Friday, April 19, 2024

McAllen doc alleges Houston hospital filed erroneous report

Memorial hermann southeast

HOUSTON - The Memorial Hermann Hospital System is apparently the target of a McAllen physician's federal lawsuit alleging corporate malfeasance, retaliation and defamation, recent court records show.

In a 20-page original petition filed Oct. 4 in the Houston Division of the Southern District of Texas, Dr.
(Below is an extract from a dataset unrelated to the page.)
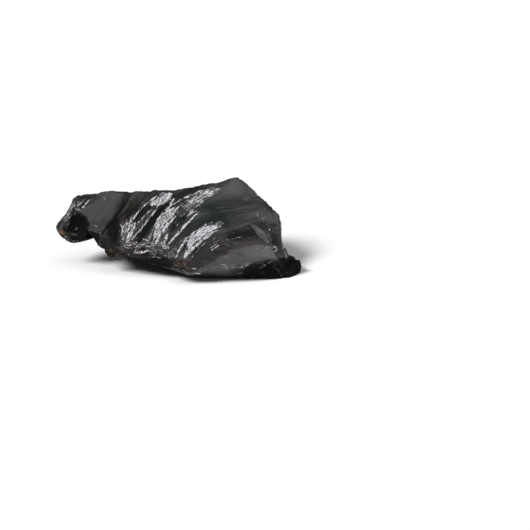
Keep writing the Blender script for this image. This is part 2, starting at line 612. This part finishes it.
BANDS = [
    # the glass's silky bands: both ends on the template, half width, and how much lighter or darker
    (11.8, 21.7, 26.1, 24.6, 2, -0.45),
    (24.6, 18.7, 30.5, 22.0, 2.2, 0.34),
    (24.3, 24.4, 28.2, 25.7, 0.9, 0.75),
    (29.4, 22.0, 34.9, 18.0, 1, 0.4),
    (21.7, 7.0, 33.4, 8.1, 1.5, 0.35),
    (28.3, 19.5, 33.4, 16.5, 1.5, 0.5),
    (33.1, 19.5, 34.2, 15.8, 0.8, 0.9),
    (30.1, 14.7, 32.3, 10.6, 0.7, 0.5),
    (36.0, 3.3, 40.8, 3.8, 0.6, 0.6),
    (9.9, 15.0, 19.5, 20.9, 1.4, -0.25),
    (19.5, 18.0, 29.0, 20.9, 0.8, -0.25),
    (7.7, 9.2, 22.4, 13.2, 0.7, -0.45),
    (8.8, 11.0, 25.7, 15.6, 0.25, 0.35),
    (19.1, 10.3, 30.5, 13.2, 1.9, -0.8),
    (15.8, 12.1, 23.5, 14.3, 0.5, 0.25),
    (26.1, 14.9, 33.1, 7.9, 0.22, 0.4),
    (34.0, 15.8, 34.4, 8.4, 0.3, -0.6),
    (35.6, 19.8, 36.2, 12.5, 1.4, 1),
    (36.7, 11.7, 37.5, 6.2, 1.2, 0.45),
    (27.9, 16.1, 33.4, 14.3, 0.7, 0.2),
    (30.5, 3.1, 40.0, 4.0, 0.9, 0.2),
    (12.1, -0.4, 21.0, 3.3, 0.8, 0.3),
    (21.0, 1.1, 30.5, 4.0, 0.7, 0.28),
    (18.0, 4.8, 30.5, 7.0, 0.5, 0.25),
    (9.6, 0.4, 13.6, 1.1, 1.2, 0.2),
    (8.5, -2.6, 19.1, -2.0, 0.8, 0.2),
    (-22.0, 21.7, -26.4, 12.1, 1.2, -0.55),
    (-23.1, 9.9, -21.2, 13.6, 0.6, -0.85),
    (-25.3, 9.2, -23.8, 12.8, 0.5, -0.85),
    (-19.0, 23.1, -21.2, 20.6, 0.8, -0.5),
    (-15.4, 25.7, -16.8, 22.4, 0.35, -0.5),
    (-32.3, 22.8, -30.1, 25.0, 0.5, -0.55),
    (-40.0, 20.9, -41.4, 18.7, 0.5, -0.5),
    (-43.3, 15.4, -41.4, 16.9, 0.35, -0.6),
    (-31.9, 13.2, -27.9, 11.7, 0.8, -0.3),
    (-4.0, 21.7, -6.9, 18.0, 0.5, -0.3),
    (-29.0, 12.1, -26.8, 9.5, 1, -0.6),
    (-17.6, 25.0, -14.3, 26.4, 0.7, 0.15),
    (-42.2, 13.6, -40.0, 9.9, 1, -0.5),
    (-31.2, 14.3, -27.5, 15.8, 1.6, -0.3),
    (-27.5, 25.3, -20.9, 25.3, 1.2, 0.14),
    (-36.2, 21.2, -33.7, 23.6, 0.3, -1),
    (-32.3, 11.9, -29.1, 11.0, 0.7, -1),
    (-32.3, 11.0, -29.1, 10.0, 0.9, -1),
    (-32.8, 13.1, -29.0, 11.8, 0.25, 0.45),
    (-15.4, 9.5, -11.3, 15.0, 1, -0.9),
    (-24.6, 6.1, -22.4, 5.1, 0.8, -1),
    (-34.1, 21.7, -31.2, 23.9, 0.5, -0.45),
    (-22.4, 2.6, -10.6, 1.2, 1.3, -1),
    (-10.6, 1.2, -2.5, -0.8, 1.4, -1),
    (33.8, 14.3, 35.6, 14.7, 0.5, -0.7),
    (-41.4, 10.6, -41.1, 16.1, 1.1, -0.5),
    (-10.6, 5.9, -2.5, 4.8, 0.6, 0.45),
    (-10.6, 4.4, -6.9, 2.6, 0.5, 0.4),
    (-5.8, 3.3, -2.9, 4.0, 0.4, 0.35),
    (-9.9, 2.2, -5.1, 5.1, 0.35, -0.8),
    (-17.6, 3.3, -10.6, 2.2, 0.5, 0.3),
    (-22.4, 5.5, -17.9, 4.8, 0.5, 0.25),
    (-1.1, 5.5, 1.9, 3.3, 0.8, 0.3),
    (-17.9, 2.6, -4.4, 2.1, 0.6, -0.95),
    (-36.2, 21.2, -33.7, 23.5, 0.45, -1),
    (-39.0, 20.9, -40.0, 17.4, 0.6, -1),
    (-40.0, 22.6, -43.6, 16.7, 0.7, 0.8),
    (-36.3, 24.5, -31.9, 24.8, 0.3, -0.6),
    (24.3, -1.1, 26.8, -0.4, 0.45, -1),
    (26.5, -0.5, 30.5, 0.3, 0.85, -1),
    (29.8, 0.3, 32.7, 1.0, 0.8, -1),
    (14.2, 7.9, 15.5, 6.8, 0.5, -0.55),
    (16.0, 7.9, 16.9, 6.4, 0.5, -0.5),
    (18.6, 7.9, 19.5, 7.0, 0.45, -0.6),
    (13.1, 5.3, 14.3, 4.4, 0.7, -0.4),
    (15.5, 5.3, 17.3, 4.8, 0.6, -0.45),
    (33.4, 2.9, 40.4, 4.0, 0.8, 0.9),
]
side, level = on_template(places)
seen = soft(0.0, 0.35, normals @ CAST_SQUARE)
raw = grain(side / 0.5, level / 0.5, Z * 0 + 2)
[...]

Walter Zawislak alleges Memorial Hermann placed him on a National Practitioners Data Bank adverse action report in response to his attempts to address violations of the Emergency Medical Treatment and Active Labor Act at Houston's Memorial Hermann Southeast Hospital.

The emergency medicine physician explains that there were instances when certain patients at Memorial Hermann's southeast Houston facilities required the services of a physician whom the hospital system named to its on-call list, however, "the on-call physician failed or refused to appear within a reasonable period of time" after he notified them, stating the respondent "did not take action."

Zawislak, who has been in practice for more than 30 years, further claims Memorial Hermann wrongfully pinned the alleged wrongdoing on him when it published a written statement pertaining to "adverse action against [his] clinical privileges for substandard or inadequate care" on the NPDB rolls and insists he did not know he was the subject of an investigation until shortly after his resignation.

He adds Memorial Hermann neglected to give review committees and investigative bodies looking into its allegations against him "complete medical records which were exculpatory and they should have known were exculpatory."

The Department of Health and Human Services received correspondence detailing "abuse of process, a cover up of EMTALA violations and whistleblower retaliation for filing EMTALA-protected reports" from the plaintiff with Secretary Kathleen Sebelius ordering Memorial Hermann to turn over its records for a comprehensive review.

According to the suit, the respondent provided "extensively blacked out" records from which the issues Sebelius determined "were outside the legal scope of her review" thus could not comment "on whether [Memorial Hermann] followed due process or substitute her judgment for theirs."

Zawislak states the subject ordeal over which he sues made it difficult for him to retain or obtain employment as well as jeopardized medically-related business agreements under his name.

Consequently, he seeks unspecified monetary damages, a jury trial and an injunction removing his name from the adverse outcome report.

The plaintiff is serving as his own counsel.